New York Giants. Tom Coughlin and his two Super Bowl rings are out, and GM Jerry Reese is feeling the heat. The Giants haven’t qualified for the playoffs since winning their last Super Bowl in 2011, so Ben McAdoo has been promoted from offensive coordinator to head coach. Despite a 6-10 record a year ago, McAdoo fielded a Top 10 offense with a rejuvenated Eli Manning passing for 4,400 yards, with 35 touchdowns and only 14 interceptions. Like the Cowboys, though, defense was the problem. The Giants finished dead last on that side of the ball in 2015, allowing 442 points. So Reese went on a spending spree in free agency, signing a pass rusher (Olivier Vernon) for $85 million, a cornerback (Janoris Jenkins) for $62.5 million and a run-stuffing tackle (Damon Harrison) for $46.2 million. The Giants also drafted a cornerback (Eli Apple of Ohio State) in the first round and a safety (Darian Thompson of Boise State) in the third.

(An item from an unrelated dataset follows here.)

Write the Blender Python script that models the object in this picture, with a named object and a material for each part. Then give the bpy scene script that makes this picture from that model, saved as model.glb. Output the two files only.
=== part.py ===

Philadelphia Eagles. Like the Giants, the Eagles made a coaching change after a losing (7-9) season, replacing Chip Kelly with Doug Pederson. He’s an Andy Reid protégé, and the Eagles gave him a promising young quarterback to develop in Carson Wentz. But Wentz came at a steep price. Philadelphia sent the Tennessee Titans five premium draft picks for the right to select Wentz second overall. And the Eagles are asking him to take a huge step from the NCAA FCS (North Dakota State) to the NFL. Philadelphia also did what they could this offseason to divest itself of a Kelly-built roster, cutting LB Demeco Ryans and trading RB DeMarco Murray, LB Kiko Alonso, CB Byron Maxwell and QB Mark Sanchez. Philadelphia’s two key offseason additions in free agency were guard Brandon Brooks from Houston and QB Chase Daniel from Kansas City. The Eagles had only one other draft pick in the first four rounds and spent it on guard Isaac Seumalo in the third round.

Washington Redskins. The emergence of Kirk Cousins at quarterback stabilized the offense. At least the Redskins hope it was an emergence and a stabilization – they slapped a $19 million franchise tag on Cousins for the 2016 season. He passed for 4,100 yards, with 29 touchdowns and only 11 interceptions in his first year as an NFL starter. If he takes the next step in his development, Washington could be in good offensive hands for years to come. The Redskins already have one of the game’s best tight ends in Jordan Reed, who caught 87 passes with 11 touchdowns last season to lead the team, and GM Scot McCloughan also signed veteran Pro Bowl TE Vernon Davis to fortify the position. Offensive line coach Bill Callahan did a marvelous job with a young blocking front a year ago, and DeSean Jackson will be back to stretch defenses. But the division-wide problem on defense also plagues the Redskins, who finished 28th on that side of the ball in 2015. But Washington signed Pro Bowl CB Josh Norman in free agency and took a couple of defensive playmakers, LB Su’a Cravens and CB Kendall Fuller, with premium draft picks.